REVIEW: Pere Ubu – Carnival of Souls

Fire Records

http://www.ubuprojex.com/

Review by: Sophie Ward

Pere Ubu give a very distinctive first impression.  Since their arrival in the 70s they have been blowing fuses with their jolting, energetic sound from new wave guitars. Even after a single listen, it is difficult to forget them in a hurry. Let us not forget this is a post-punk band that have exceeded both their given genre and their chosen style. I’ve been informed that the Pere Ubu you find on Carnival of Souls isn’t the same band you’ll find on anything else they’ve ever done. Which is great. It examples the amount of range a punk band should have. Their latest album goes further giving fans speedy sounds to tracks fuelled with weightlessness, not forgetting noir riffs, pounding drums and catchy grooves.

Opening with the stiff stabbing in ‘Golden Surf II’ you will hear discordant, dissonant crashes and electronic squeals which roughly colour-in the album’s intensity from the get-go. Leaving no breathing room before the powerful ‘Drag The River,’ you will allow cymbal crashes and disturbing and deranged poetry to seep into your mind.

‘Visions of the Moon’ makes you feel like you have been on some sort of acid trip. Not a feeling that changes after a listen to the scraping, grinding and chopping heard in ‘Bus Station.’ I would hate to be clichéd but the album is a little weird, in a good way. It’s different as you go from feeling like you have been inside a washing machine to feeling haunted on ‘Road To Utah’ and ‘Carnival,’ the latter giving you unusual yet familiar sound bites from a fair giving a sense of what it would be like to be in a psychedelic eerie horror film.

Then Pere Ubu give you something totally different once more, with their lullaby ‘Irene,’ which reeks of despair and loneliness and contrasting acceptance and assurance: “I put a spell on you because you’re mine… You will say you love me and I will say it’s all gonna go wrong, not gonna turn out very well at all”. It is followed up by ‘Brother Ray,’ a flash of rare beauty on an album that tries its best to blanket its entire contents with moments of mist and gloom.

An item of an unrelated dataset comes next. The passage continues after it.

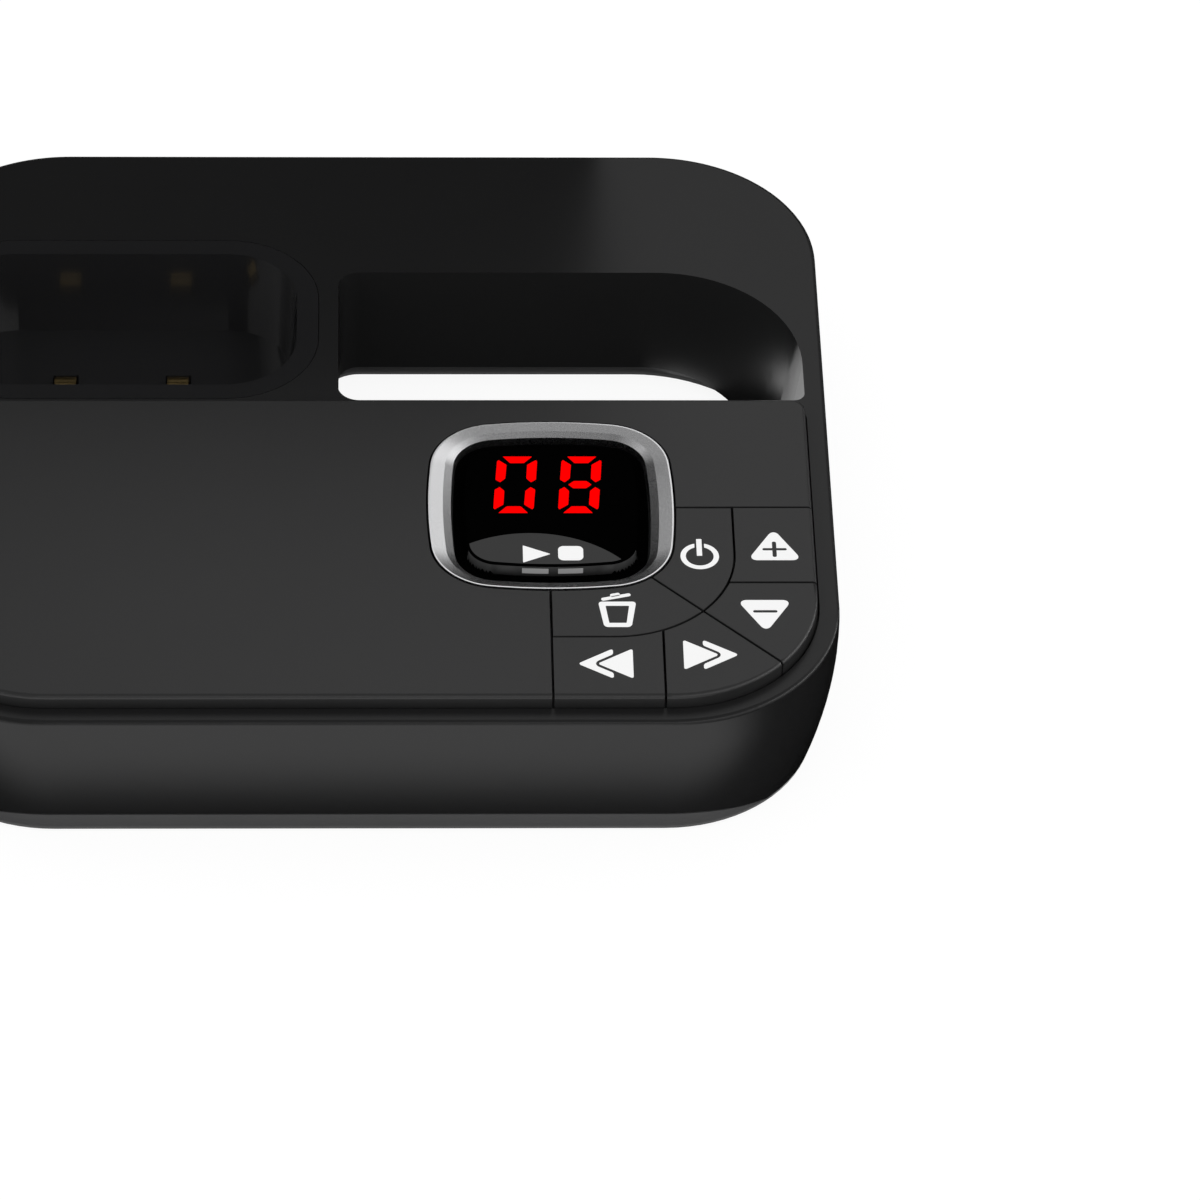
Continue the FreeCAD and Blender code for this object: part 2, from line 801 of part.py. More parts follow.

Carnival of Sounds plays like product of machines composed as human beings rather than actual humans playing instruments. There is an increased presence of an electronic side. After being a part of the music biz for over 30 years, you have to admit they have a spirit to be admired. As much as you assume this album examples their sheer bizarreness, it does not undermine their brilliance.